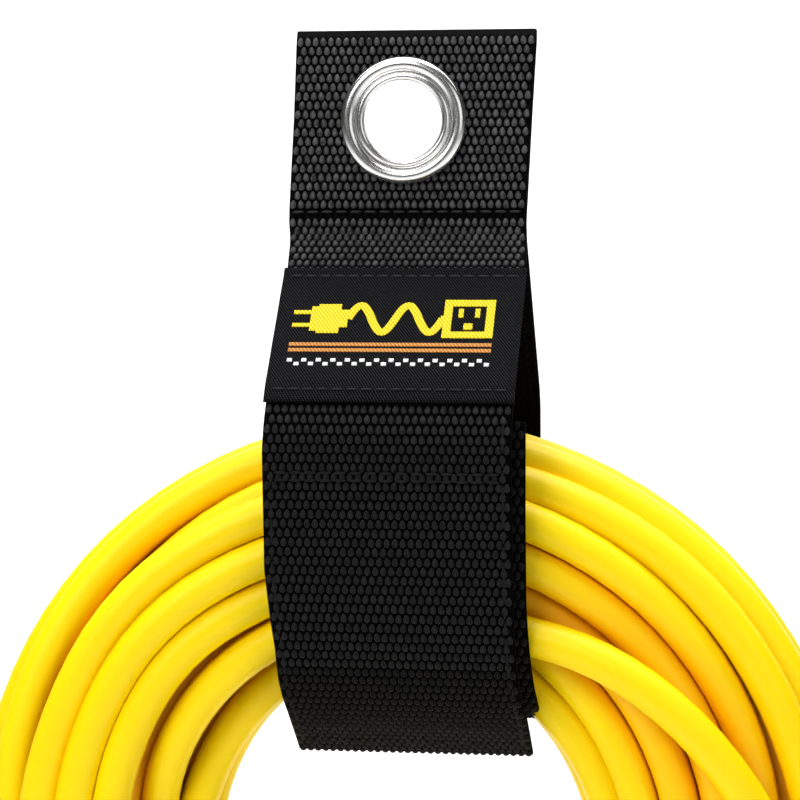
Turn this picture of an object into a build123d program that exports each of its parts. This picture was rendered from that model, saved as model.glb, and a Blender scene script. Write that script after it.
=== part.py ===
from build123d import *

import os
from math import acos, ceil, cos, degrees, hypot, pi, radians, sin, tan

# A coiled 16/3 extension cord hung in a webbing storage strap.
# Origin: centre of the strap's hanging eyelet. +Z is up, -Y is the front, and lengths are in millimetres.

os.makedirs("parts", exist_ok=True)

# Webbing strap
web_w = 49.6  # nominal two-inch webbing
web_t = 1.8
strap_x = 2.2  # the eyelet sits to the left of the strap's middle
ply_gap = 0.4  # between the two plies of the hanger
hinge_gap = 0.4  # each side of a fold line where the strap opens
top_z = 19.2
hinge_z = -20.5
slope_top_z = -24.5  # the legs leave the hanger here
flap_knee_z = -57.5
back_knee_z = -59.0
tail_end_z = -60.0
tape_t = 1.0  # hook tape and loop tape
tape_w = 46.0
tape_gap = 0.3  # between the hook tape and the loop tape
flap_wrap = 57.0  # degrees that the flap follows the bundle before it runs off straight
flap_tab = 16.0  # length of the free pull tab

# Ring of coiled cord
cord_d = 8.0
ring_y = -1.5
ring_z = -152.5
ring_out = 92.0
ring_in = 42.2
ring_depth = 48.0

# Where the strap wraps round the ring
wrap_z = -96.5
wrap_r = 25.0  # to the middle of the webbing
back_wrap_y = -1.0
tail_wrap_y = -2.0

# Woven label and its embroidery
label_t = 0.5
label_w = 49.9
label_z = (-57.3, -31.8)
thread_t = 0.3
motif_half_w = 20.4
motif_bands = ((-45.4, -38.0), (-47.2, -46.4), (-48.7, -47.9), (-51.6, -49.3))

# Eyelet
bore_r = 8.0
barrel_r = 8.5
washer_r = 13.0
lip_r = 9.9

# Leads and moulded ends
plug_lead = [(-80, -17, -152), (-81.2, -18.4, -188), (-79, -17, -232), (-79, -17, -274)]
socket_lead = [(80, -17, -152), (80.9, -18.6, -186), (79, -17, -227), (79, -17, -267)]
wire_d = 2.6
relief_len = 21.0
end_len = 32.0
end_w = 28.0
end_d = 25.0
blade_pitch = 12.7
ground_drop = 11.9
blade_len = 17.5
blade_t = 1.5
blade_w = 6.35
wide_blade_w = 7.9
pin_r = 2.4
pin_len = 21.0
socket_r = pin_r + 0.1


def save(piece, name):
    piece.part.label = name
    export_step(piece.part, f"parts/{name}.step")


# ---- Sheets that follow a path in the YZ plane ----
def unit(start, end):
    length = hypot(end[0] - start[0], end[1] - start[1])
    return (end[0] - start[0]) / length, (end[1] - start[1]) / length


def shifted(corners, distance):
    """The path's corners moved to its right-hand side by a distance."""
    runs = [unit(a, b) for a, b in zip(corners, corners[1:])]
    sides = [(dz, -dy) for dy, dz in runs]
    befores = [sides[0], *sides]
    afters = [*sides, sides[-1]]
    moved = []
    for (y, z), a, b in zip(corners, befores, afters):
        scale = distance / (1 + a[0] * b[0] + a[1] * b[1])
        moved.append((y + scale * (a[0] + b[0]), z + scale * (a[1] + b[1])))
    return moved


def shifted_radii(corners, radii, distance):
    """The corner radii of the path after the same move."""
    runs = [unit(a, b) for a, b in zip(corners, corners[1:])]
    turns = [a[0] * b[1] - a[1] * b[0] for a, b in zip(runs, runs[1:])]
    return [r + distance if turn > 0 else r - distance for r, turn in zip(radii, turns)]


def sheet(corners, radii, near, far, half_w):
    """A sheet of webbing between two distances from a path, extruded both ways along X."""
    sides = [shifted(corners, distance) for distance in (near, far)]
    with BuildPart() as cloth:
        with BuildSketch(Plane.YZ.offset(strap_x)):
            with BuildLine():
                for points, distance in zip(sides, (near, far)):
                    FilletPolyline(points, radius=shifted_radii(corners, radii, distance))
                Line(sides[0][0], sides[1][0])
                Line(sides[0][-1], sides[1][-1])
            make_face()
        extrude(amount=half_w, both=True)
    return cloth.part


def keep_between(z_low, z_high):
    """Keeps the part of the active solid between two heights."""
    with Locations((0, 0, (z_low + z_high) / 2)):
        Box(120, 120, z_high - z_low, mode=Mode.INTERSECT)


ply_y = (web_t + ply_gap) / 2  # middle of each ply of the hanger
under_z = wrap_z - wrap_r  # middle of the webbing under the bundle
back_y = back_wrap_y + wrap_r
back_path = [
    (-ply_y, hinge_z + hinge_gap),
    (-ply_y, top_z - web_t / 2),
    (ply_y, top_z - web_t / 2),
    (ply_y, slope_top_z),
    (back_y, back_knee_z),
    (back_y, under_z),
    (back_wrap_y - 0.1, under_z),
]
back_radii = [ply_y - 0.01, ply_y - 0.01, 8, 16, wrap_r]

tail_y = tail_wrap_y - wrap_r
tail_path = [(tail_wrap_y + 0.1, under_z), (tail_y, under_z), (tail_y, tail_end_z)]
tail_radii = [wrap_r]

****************

[WHAT IS BEING ASKED]: Extract all of the data above without altering anything.

[ANSWER TO THIS TASK]:
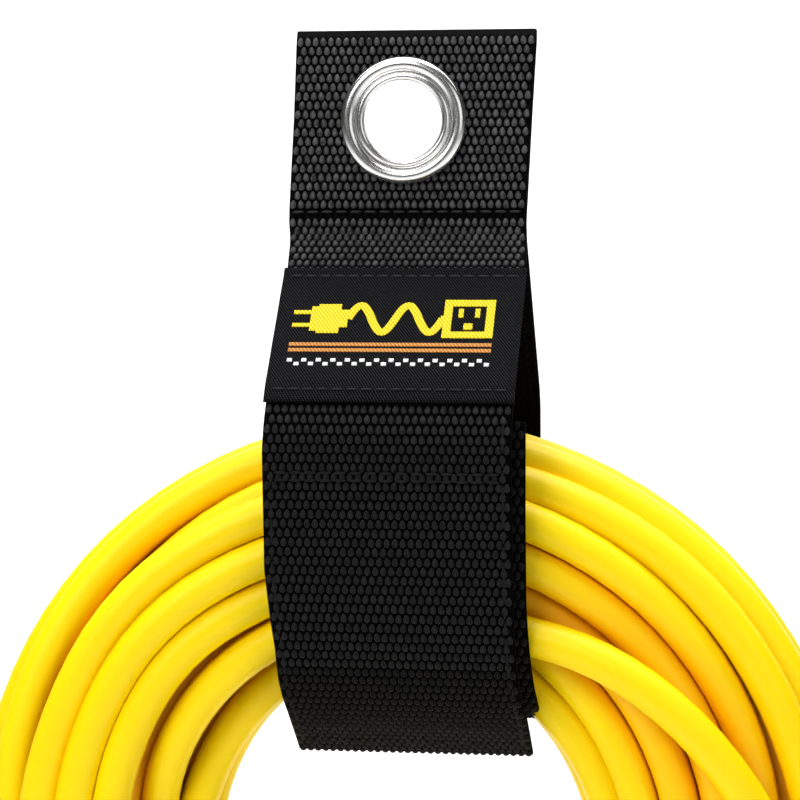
Turn this picture of an object into a build123d program that exports each of its parts. This picture was rendered from that model, saved as model.glb, and a Blender scene script. Write that script after it.
=== part.py ===
from build123d import *

import os
from math import acos, ceil, cos, degrees, hypot, pi, radians, sin, tan

# A coiled 16/3 extension cord hung in a webbing storage strap.
# Origin: centre of the strap's hanging eyelet. +Z is up, -Y is the front, and lengths are in millimetres.

os.makedirs("parts", exist_ok=True)

# Webbing strap
web_w = 49.6  # nominal two-inch webbing
web_t = 1.8
strap_x = 2.2  # the eyelet sits to the left of the strap's middle
ply_gap = 0.4  # between the two plies of the hanger
hinge_gap = 0.4  # each side of a fold line where the strap opens
top_z = 19.2
hinge_z = -20.5
slope_top_z = -24.5  # the legs leave the hanger here
flap_knee_z = -57.5
back_knee_z = -59.0
tail_end_z = -60.0
tape_t = 1.0  # hook tape and loop tape
tape_w = 46.0
tape_gap = 0.3  # between the hook tape and the loop tape
flap_wrap = 57.0  # degrees that the flap follows the bundle before it runs off straight
flap_tab = 16.0  # length of the free pull tab

# Ring of coiled cord
cord_d = 8.0
ring_y = -1.5
ring_z = -152.5
ring_out = 92.0
ring_in = 42.2
ring_depth = 48.0

# Where the strap wraps round the ring
wrap_z = -96.5
wrap_r = 25.0  # to the middle of the webbing
back_wrap_y = -1.0
tail_wrap_y = -2.0

# Woven label and its embroidery
label_t = 0.5
label_w = 49.9
label_z = (-57.3, -31.8)
thread_t = 0.3
motif_half_w = 20.4
motif_bands = ((-45.4, -38.0), (-47.2, -46.4), (-48.7, -47.9), (-51.6, -49.3))

# Eyelet
bore_r = 8.0
barrel_r = 8.5
washer_r = 13.0
lip_r = 9.9

# Leads and moulded ends
plug_lead = [(-80, -17, -152), (-81.2, -18.4, -188), (-79, -17, -232), (-79, -17, -274)]
socket_lead = [(80, -17, -152), (80.9, -18.6, -186), (79, -17, -227), (79, -17, -267)]
wire_d = 2.6
relief_len = 21.0
end_len = 32.0
end_w = 28.0
end_d = 25.0
blade_pitch = 12.7
ground_drop = 11.9
blade_len = 17.5
blade_t = 1.5
blade_w = 6.35
wide_blade_w = 7.9
pin_r = 2.4
pin_len = 21.0
socket_r = pin_r + 0.1


def save(piece, name):
    piece.part.label = name
    export_step(piece.part, f"parts/{name}.step")


# ---- Sheets that follow a path in the YZ plane ----
def unit(start, end):
    length = hypot(end[0] - start[0], end[1] - start[1])
    return (end[0] - start[0]) / length, (end[1] - start[1]) / length


def shifted(corners, distance):
    """The path's corners moved to its right-hand side by a distance."""
    runs = [unit(a, b) for a, b in zip(corners, corners[1:])]
    sides = [(dz, -dy) for dy, dz in runs]
    befores = [sides[0], *sides]
    afters = [*sides, sides[-1]]
    moved = []
    for (y, z), a, b in zip(corners, befores, afters):
        scale = distance / (1 + a[0] * b[0] + a[1] * b[1])
        moved.append((y + scale * (a[0] + b[0]), z + scale * (a[1] + b[1])))
    return moved


def shifted_radii(corners, radii, distance):
    """The corner radii of the path after the same move."""
    runs = [unit(a, b) for a, b in zip(corners, corners[1:])]
    turns = [a[0] * b[1] - a[1] * b[0] for a, b in zip(runs, runs[1:])]
    return [r + distance if turn > 0 else r - distance for r, turn in zip(radii, turns)]


def sheet(corners, radii, near, far, half_w):
    """A sheet of webbing between two distances from a path, extruded both ways along X."""
    sides = [shifted(corners, distance) for distance in (near, far)]
    with BuildPart() as cloth:
        with BuildSketch(Plane.YZ.offset(strap_x)):
            with BuildLine():
                for points, distance in zip(sides, (near, far)):
                    FilletPolyline(points, radius=shifted_radii(corners, radii, distance))
                Line(sides[0][0], sides[1][0])
                Line(sides[0][-1], sides[1][-1])
            make_face()
        extrude(amount=half_w, both=True)
    return cloth.part


def keep_between(z_low, z_high):
    """Keeps the part of the active solid between two heights."""
    with Locations((0, 0, (z_low + z_high) / 2)):
        Box(120, 120, z_high - z_low, mode=Mode.INTERSECT)


ply_y = (web_t + ply_gap) / 2  # middle of each ply of the hanger
under_z = wrap_z - wrap_r  # middle of the webbing under the bundle
back_y = back_wrap_y + wrap_r
back_path = [
    (-ply_y, hinge_z + hinge_gap),
    (-ply_y, top_z - web_t / 2),
    (ply_y, top_z - web_t / 2),
    (ply_y, slope_top_z),
    (back_y, back_knee_z),
    (back_y, under_z),
    (back_wrap_y - 0.1, under_z),
]
back_radii = [ply_y - 0.01, ply_y - 0.01, 8, 16, wrap_r]

tail_y = tail_wrap_y - wrap_r
tail_path = [(tail_wrap_y + 0.1, under_z), (tail_y, under_z), (tail_y, tail_end_z)]
tail_radii = [wrap_r]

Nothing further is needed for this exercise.